The KEY dispatching between nodes is based on a SHA1 consistent hashing.
The API is:
* **/kv/** *(GET)* : list all keys store on the local node
* **/kv/KEY-NAME** *(GET)*: get the key value with base64 encoding
* **/kv/KEY-NAME** *(PUT)* : store a key value
* **/kv/KEY-NAME** *(DELETE)* : delete a key
**TODO**: change the KV store from group to a role in the configuration
## Use your node states and data/configuration (KV) to keep your application configuration up-to-date
// Generators
## How to see collected data? (metrology)
The opsbro agent is by default getting lot of metrology data from your OS and applications. It's done by "collctors" objets. You can easily list them and look at the colelcted data by launching:
opsbro collectors show
**TODO** Allow to export into json format
## How to install applications on your system thanks to OpsBro
**TODO** Document installers, and rename them in fact (asserters?)
## How to see docker performance informations?
If docker is launched on your server, OpsBro will get data from it, like collectors, images and performances.

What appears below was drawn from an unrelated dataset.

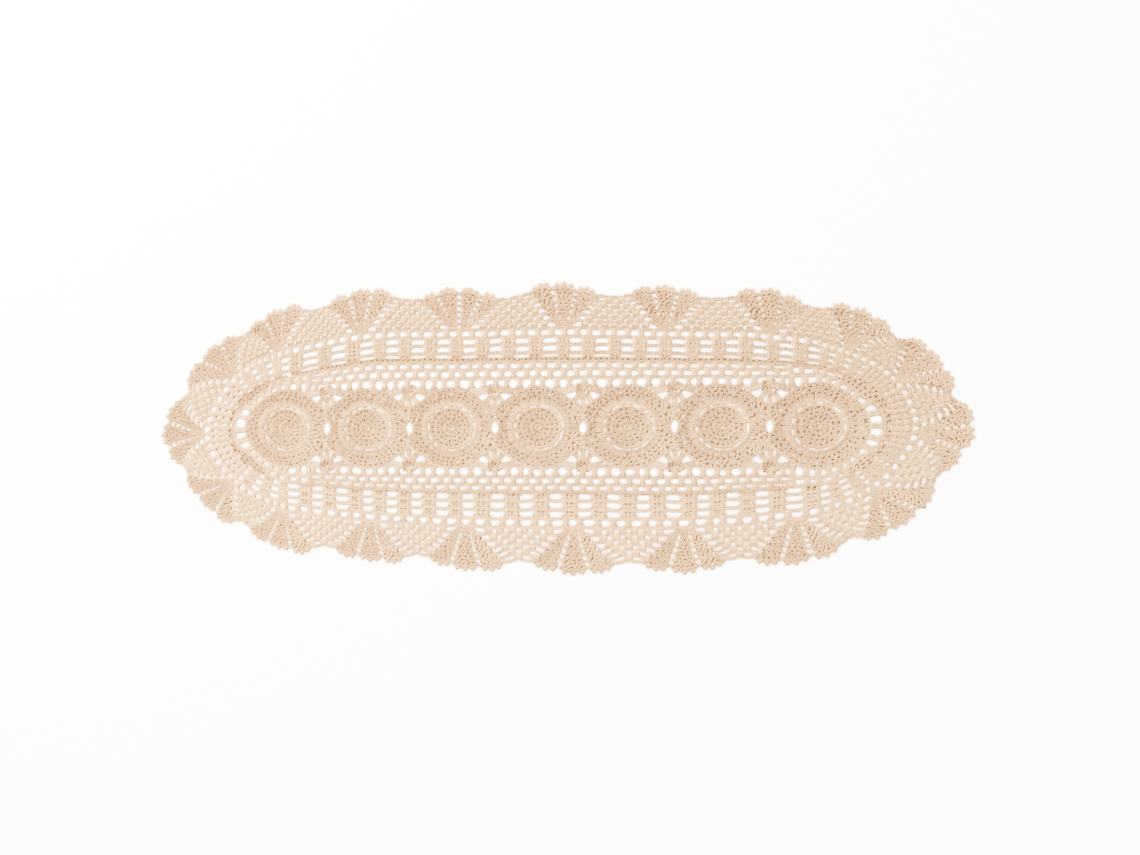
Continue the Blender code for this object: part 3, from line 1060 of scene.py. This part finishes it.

To list all of this just launch:
opsbro docker show
## Get quorum strong master/slave elections thanks to RAFT
You can ask your node cluster system to elect a node for a specific task or application thanks to the RAFT implementation inside the agents
**TODO**: currently in alpha stade in the code
## Access the agent API documentation
**TODO**: this must be developed, in order to access your node API available in text or HTTP
## Is there an UI available?
Yes. There is a UI available in opsbro.io wbesite (SaaS).